Lessons Learned from a Cascade Deletion Incident

Setting the Scene

One evening, a project manager reached out to inform me that some data appeared to be missing from our system. Upon investigating, I discovered that an unintended cascade deletion had occurred due to the use of on_delete=models.CASCADE. This resulted in the deletion of not only the target data but also several related records, which were critical to the system’s integrity.

The Restoration Process

  1. Restore from Backup: I quickly connected with our Site Reliability Engineer (SRE) to retrieve the most recent data backups.
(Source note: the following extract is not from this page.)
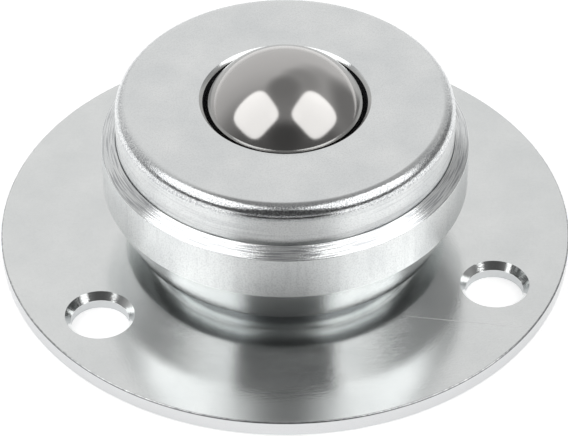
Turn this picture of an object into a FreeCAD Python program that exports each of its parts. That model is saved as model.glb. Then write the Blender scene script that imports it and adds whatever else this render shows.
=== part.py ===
"""Ball transfer unit with a round flange.

A steel ball sits on a bed of small support balls in a hardened race cup, so that it can roll
in any direction. The turned housing holds the cup, and its spigot is riveted into a round
flange plate with three screw holes. A turned cap, held under the housing's rolled lip, keeps
the ball in.

Millimetres. The origin is the centre of the flange's underside, and +Z points to the ball.
Every piece but the flange and the support balls is one profile turned about Z.
"""
import FreeCAD, Part
import math
import os

# Load ball, and how it shows
load_ball_d = 25.4
ball_protrusion = 6.35

# Bed of support balls, whose diameter is a share of the load ball's
support_ball_share = 0.15625
bed_row_count = 5
ball_play = 0.03
support_ball_spacing = 0.05
bed_headroom = 0.08

# Race cup
cup_wall = 1.4

# Flange plate
plate_d = 83.5
plate_t = 2.5
plate_upper_edge_r = 0.6
plate_lower_edge_r = 0.3
hole_count = 3
hole_circle_d = 66.0
hole_d = 8.4
hole_chamfer_w = 0.8
hole_chamfer_h = 1.1
first_hole_azimuth = 90.0

# Housing: foot and riveted spigot
floor_t = 1.85
spigot_d = 28.0
foot_w = 6.0
foot_corner_r = 0.5
rivet_flare_w = 1.0
rivet_flare_h = 1.0
rivet_sink = 0.1
rivet_rim_w = 2.5
rivet_recess_h = 0.5

# Housing: outside
body_gap = 3.04
lower_taper_w = 3.05
lower_taper_h = 6.54
lip_slope_h = 1.26
lip_t = 0.9
rim_t = 1.28
body_edge_r = 0.2
lip_edge_r = 0.12

# Cap
cap_d = 48.8
cap_wall_h = 6.15
cap_shoulder_r = 1.9
cap_flange_w = 0.8
cap_skirt_t = 4.0
opening_gap = 0.3
opening_chamfer = 0.7
opening_lip_t = 1.2

# Wiper ring in the cap, and keeper ring over the bed
wiper_t = 2.4
wiper_land = 3.8
wiper_gap = 0.04
wiper_ledge_w = 2.8
wiper_ledge_t = 0.4
keeper_t = 1.0
keeper_land = 0.9
keeper_gap = 0.15

# Clearances of pieces that are seated in each other
seat_fit = 0.02
lip_gap = 0.06


# Sizes that follow

load_ball_r = load_ball_d / 2
support_ball_r = load_ball_r * support_ball_share
bed_r = load_ball_r + ball_play + support_ball_r
race_r = bed_r + support_ball_r + ball_play
cup_r = race_r + cup_wall
pocket_r = cup_r + seat_fit

bed_step = 2 * support_ball_r + support_ball_spacing
row_angle = 2 * math.asin(bed_step / (2 * bed_r))
top_row_drop = bed_r * math.cos((bed_row_count - 1) * row_angle)

ball_z = floor_t + pocket_r
shelf_z = ball_z - top_row_drop + support_ball_r + bed_headroom
cap_top_z = ball_z + load_ball_r - ball_protrusion
lip_z = cap_top_z - cap_wall_h

cap_r = cap_d / 2
cap_flange_r = cap_r + cap_flange_w
body_r = cap_flange_r + seat_fit + rim_t
spigot_r = spigot_d / 2


def point(radius, z):
    """A point of a turned profile, in the plane of X and Z."""
    return FreeCAD.Vector(radius, 0, z)


def sphere_radius_at(radius, z):
    """Radius of the circle that a sphere about the ball's centre makes at height z."""
    return math.sqrt(radius**2 - (z - ball_z) ** 2)


def corner(before, here, after, radius):
    """The two ends and the middle of the arc that rounds one corner of a profile."""
    back = (before - here).normalize()
    on = (after - here).normalize()
    half = back.getAngle(on) / 2
    centre = here + (back + on).normalize() * (radius / math.sin(half))
    reach = radius / math.tan(half)
    middle = centre + (here - centre).normalize() * radius
    return here + back * reach, middle, here + on * reach


def outline(corners):
    """A closed wire from corners given as (radius, z), or as (radius, z, rounding)."""
    points = [point(c[0], c[1]) for c in corners]
    rounding = [c[2] if len(c) > 2 else 0 for c in corners]
    arcs = []
    for i, here in enumerate(points):
        if rounding[i]:
            arcs.append(corner(points[i - 1], here, points[(i + 1) % len(points)], rounding[i]))
        else:
            arcs.append((here, None, here))
    edges = []
    for i, (start, middle, end) in enumerate(arcs):
        if middle:
            edges.append(Part.Arc(start, middle, end).toShape())
        following = arcs[(i + 1) % len(arcs)][0]
        edges.append(Part.LineSegment(end, following).toShape())
    return Part.Wire(edges)


def turned(wire):
    """The solid that a closed profile makes when it is turned about Z."""
    return Part.Face(wire).revolve(FreeCAD.Vector(0, 0, 0), FreeCAD.Vector(0, 0, 1), 360)


def ball(radius, centre):
    """A ball, turned from a half disc."""
    return Part.makeSphere(radius, centre, FreeCAD.Vector(0, 0, 1))


def around_axis(azimuth, radius, z):
    """A place at an azimuth in degrees from +X, a radius from the axis and a height."""
    angle = math.radians(azimuth)
    return FreeCAD.Vector(radius * math.cos(angle), radius * math.sin(angle), z)


def make_flange_plate():
    """Punched disc, with a countersunk seat for the spigot and three chamfered holes."""
    bore_r = spigot_r + seat_fit
    disc = turned(
        outline(
            [
                (bore_r + rivet_flare_w, 0),
                (plate_d / 2, 0, plate_lower_edge_r),
                (plate_d / 2, plate_t, plate_upper_edge_r),
                (bore_r, plate_t),
                (bore_r, rivet_flare_h),
            ]
        )
    )
    hole_r = hole_d / 2
    mouth_z = plate_t - hole_chamfer_h
    screw_hole = turned(
        outline(
            [
                (0, 0),
                (hole_r, 0),
                (hole_r, mouth_z),
                (hole_r + hole_chamfer_w, plate_t),
                (0, plate_t),
            ]
        )
    )
    for i in range(hole_count):
        azimuth = first_hole_azimuth + i * 360 / hole_count
        cutter = screw_hole.copy()
        cutter.translate(around_axis(azimuth, hole_circle_d / 2, 0))
        disc = disc.cut(cutter)
    return disc


def make_housing_body():
    """Turned housing: riveted spigot, foot, tapered and straight outside, rolled lip."""
    bottom_z = plate_t + body_gap
    ridge_z = lip_z - lip_slope_h
    lip_under_z = lip_z - lip_t
    socket_r = cap_flange_r + seat_fit
    lip_r = cap_r + lip_gap
    recess_r = spigot_r - rivet_rim_w
    recess_z = rivet_sink + rivet_recess_h
    blank = turned(
        outline(
            [
                (0, recess_z),
                (recess_r, recess_z),
                (recess_r, rivet_sink),
                (spigot_r + rivet_flare_w - rivet_sink, rivet_sink),
                (spigot_r, rivet_flare_h),
                (spigot_r, plate_t),
                (spigot_r + foot_w, plate_t),
                (spigot_r + foot_w, bottom_z, foot_corner_r),
                (body_r - lower_taper_w, bottom_z, body_edge_r),
                (body_r, bottom_z + lower_taper_h, body_edge_r),
                (body_r, ridge_z, body_edge_r),
                (lip_r, lip_z, lip_edge_r),
                (lip_r, lip_under_z + cap_r - lip_r + seat_fit),
                (socket_r, lip_under_z - cap_flange_w),
                (socket_r, shelf_z),
                (0, shelf_z),
            ]
        )
    )
    return blank.cut(ball(pocket_r, point(0, ball_z)))


def make_race_cup():
    """Pressed and hardened bowl in which the support balls run, with a flat rim."""
    outer_rim = point(sphere_radius_at(cup_r, shelf_z), shelf_z)
    inner_rim = point(sphere_radius_at(race_r, shelf_z), shelf_z)
    return turned(bowl_wire(inner_rim, outer_rim))


def bowl_wire(inner_rim, outer_rim):
    """Half section of the bowl: two arcs about the ball's centre, the rim and the axis."""
    half_angle = math.atan2(outer_rim.x, ball_z - outer_rim.z) / 2
    outer_mid = point(cup_r * math.sin(half_angle), ball_z - cup_r * math.cos(half_angle))
    inner_mid = point(race_r * math.sin(half_angle), ball_z - race_r * math.cos(half_angle))
    outer_foot = point(0, ball_z - cup_r)
    inner_foot = point(0, ball_z - race_r)
    return Part.Wire(
        [
            Part.Arc(outer_foot, outer_mid, outer_rim).toShape(),
            Part.LineSegment(outer_rim, inner_rim).toShape(),
            Part.Arc(inner_rim, inner_mid, inner_foot).toShape(),
            Part.LineSegment(inner_foot, outer_foot).toShape(),
        ]
    )


def ring_with_ball_seat(corners, clearance):
    """A turned ring, relieved by a sphere that clears the load ball."""
    return turned(outline(corners)).cut(ball(load_ball_r + clearance, point(0, ball_z)))


def make_keeper_ring():
    """Flat ring on the race's rim, which keeps the top row of support balls down."""
    inner_r = load_ball_r + keeper_gap
    outer_r = cap_r - cap_skirt_t + keeper_land
    top_z = shelf_z + keeper_t
    return turned(
        outline([(inner_r, shelf_z), (outer_r, shelf_z), (outer_r, top_z), (inner_r, top_z)])
    )


def make_wiper_ring():
    """Felt ring in the cap, with an inner face that follows the ball."""
    top_z = cap_top_z - opening_lip_t - seat_fit
    under_z = top_z - wiper_t
    inner_r = sphere_radius_at(load_ball_r, top_z) - wiper_ledge_t
    outer_r = load_ball_r + wiper_land
    corners = [(inner_r, under_z), (outer_r, under_z), (outer_r, top_z), (inner_r, top_z)]
    return ring_with_ball_seat(corners, wiper_gap)


def make_cap():
    """Turned cap: flange under the lip, skirt, rounded shoulder and the ball's opening."""
    skirt_r = cap_r - cap_skirt_t
    groove_r = load_ball_r + wiper_land + seat_fit
    ledge_r = groove_r - wiper_ledge_w
    keeper_seat_r = skirt_r + keeper_land + seat_fit
    keeper_top_z = shelf_z + keeper_t + seat_fit
    groove_top_z = cap_top_z - opening_lip_t
    groove_under_z = groove_top_z - wiper_t - 2 * seat_fit
    web_z = groove_under_z - wiper_ledge_t
    lip_under_z = lip_z - lip_t
    neck_z = cap_top_z - opening_chamfer
    clear_r = load_ball_r + opening_gap
    neck_r = sphere_radius_at(clear_r, neck_z)
    corners = [
        (keeper_seat_r, shelf_z),
        (cap_flange_r, shelf_z),
        (cap_flange_r, lip_under_z - cap_flange_w),
        (cap_r, lip_under_z),
        (cap_r, cap_top_z, cap_shoulder_r),
        (neck_r + opening_chamfer, cap_top_z),
        (neck_r, neck_z),
        (neck_r, groove_top_z),
        (groove_r, groove_top_z),
        (groove_r, groove_under_z),
        (ledge_r, groove_under_z),
        (ledge_r, web_z),
        (skirt_r, web_z),
        (skirt_r, keeper_top_z),
        (keeper_seat_r, keeper_top_z),
    ]
    return ring_with_ball_seat(corners, opening_gap)


def bed_rows():
    """Polar angle and number of balls of each row of the bed, from the lowest ball up."""
    rows = [(0, 1)]
    for row in range(1, bed_row_count):
        row_r = bed_r * math.sin(row * row_angle)
        count = math.floor(math.pi / math.asin(bed_step / (2 * row_r)))
        rows.append((row * row_angle, count))
    return rows


def make_support_balls():
    """Every ball of the bed, by name. Rows lie a ball apart, so no two balls can meet."""
    balls = {}
    for angle, count in bed_rows():
        for i in range(count):
            place = around_axis(i * 360 / count, bed_r * math.sin(angle), 0)
            place.z = ball_z - bed_r * math.cos(angle)
            balls[f"support_ball_{len(balls) + 1:02d}"] = ball(support_ball_r, place)
    return balls


def main():
    parts = {
        "flange_plate": make_flange_plate(),
        "housing_body": make_housing_body(),
        "race_cup": make_race_cup(),
        "keeper_ring": make_keeper_ring(),
        "wiper_ring": make_wiper_ring(),
        "cap": make_cap(),
        "load_ball": ball(load_ball_r, point(0, ball_z)),
    }
    parts.update(make_support_balls())
    os.makedirs("parts", exist_ok=True)
    for name, shape in parts.items():
        shape.exportStep(f"parts/{name}.step")
    print(f"{len(parts)} pieces, rows of the bed {[count for _, count in bed_rows()]}")
    print(f"ball centre {ball_z:.2f}, cap top {cap_top_z:.2f}, body radius {body_r:.2f}")


main()
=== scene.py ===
# %% [markdown]
# # A ball transfer unit with a round flange
# A steel ball sits on a bed of small balls in a turned housing, and a punched plate carries it.
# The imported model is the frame: it gives every piece's place, and nothing here moves it.

# %% Load the frame
import math

import bmesh
import bpy
from mathutils import Matrix, Vector


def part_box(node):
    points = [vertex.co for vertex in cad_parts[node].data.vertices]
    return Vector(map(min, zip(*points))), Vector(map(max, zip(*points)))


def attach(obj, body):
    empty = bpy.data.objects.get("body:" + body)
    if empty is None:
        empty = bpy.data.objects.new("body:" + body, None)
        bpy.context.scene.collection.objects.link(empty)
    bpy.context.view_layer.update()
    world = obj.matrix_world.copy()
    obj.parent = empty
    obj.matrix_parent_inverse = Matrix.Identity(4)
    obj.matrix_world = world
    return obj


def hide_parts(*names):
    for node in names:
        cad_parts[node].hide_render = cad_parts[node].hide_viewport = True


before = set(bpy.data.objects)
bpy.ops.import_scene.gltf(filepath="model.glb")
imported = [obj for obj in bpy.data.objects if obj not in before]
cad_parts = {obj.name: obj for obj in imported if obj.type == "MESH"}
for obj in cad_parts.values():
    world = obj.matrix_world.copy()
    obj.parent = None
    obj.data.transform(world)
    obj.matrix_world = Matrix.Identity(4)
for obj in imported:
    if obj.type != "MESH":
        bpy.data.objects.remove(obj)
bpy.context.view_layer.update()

MM = 0.001

# %% [markdown]
# All the turned pieces share one axis. Their heights and radii are read from the frame's nodes,
# in millimetres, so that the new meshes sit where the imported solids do.

# %% Sizes taken from the frame
def reach(node):
    """Lowest height, highest height and greatest radius of a node, in millimetres."""
    low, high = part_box(node)
    return low.z / MM, high.z / MM, high.x / MM


plate_low, plate_top, plate_r = reach("flange_plate")
body_low, lip_z, body_r = reach("housing_body")
shelf_z, cap_top, cap_flange_r = reach("cap")
ball_low, ball_high, ball_r = reach("load_ball")
ball_z = (ball_low + ball_high) / 2
wiper_low, wiper_top, wiper_r = reach("wiper_ring")
_, keeper_top, keeper_r = reach("keeper_ring")
print(f"plate {plate_r:.2f}, body {body_r:.2f}, cap top {cap_top:.2f}, ball centre {ball_z:.2f}")

# %% [markdown]
# A lathe makes the real pieces, and a ring that is drawn along a profile makes them here.
# First come three helpers: one picks a piece, one opens it for editing, and one selects the
# edge rings that stand at given places of the profile.

# %% Picking pieces and rings
NEAR = 0.004


def deselect_all():
    if bpy.context.mode != "OBJECT":
        bpy.ops.object.mode_set(mode="OBJECT")
    bpy.ops.object.select_all(action="DESELECT")


def pick(piece):
    deselect_all()
    piece.select_set(True)
    bpy.context.view_layer.objects.active = piece


def open_for_editing(piece):
    pick(piece)
    bpy.ops.object.mode_set(mode="EDIT")
    bpy.ops.mesh.select_mode(type="EDGE")


def select_rings(piece, rings):
    """Selects the edge rings that stand at the given (radius, z) places, in millimetres."""
    bpy.ops.mesh.select_all(action="DESELECT")
    mesh = bmesh.from_edit_mesh(piece.data)
    for edge in mesh.edges:
        for radius, z in rings:
            on = (
                abs(v.co.xy.length / MM - radius) < NEAR and abs(v.co.z / MM - z) < NEAR
                for v in edge.verts
            )
            if all(on):
                edge.select_set(True)
    mesh.select_flush(True)
    bmesh.update_edit_mesh(piece.data)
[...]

After confirming the integrity of the backups, I restored them to a staging environment.
  2. Delta Sync: After confirming the backup’s integrity, I performed a delta restoration, syncing the backup with the current database to recover the lost data while preserving recent changes.
  3. Code Fixes: I updated the models, replacing models.CASCADE with safer options like models.PROTECT or models.SET_NULL to prevent accidental deletions in the future.

Lessons Learned

  • Be Cautious with on_delete: Understand the cascading impact when cleaning up or modifying attributes that affect related records.
  • Backups Matter: Regular backups are essential for quick recovery.
  • Test Thoroughly: Ensure changes are tested with edge cases, especially when they involve data relationships.
  • Better Monitoring: Implement more granular monitoring and alerting for destructive changes to the database.

This experience was a wake-up call to double down on best practices, including database integrity checks, better testing, and comprehensive backups. Mistakes happen, but the goal is to learn from them and improve the system.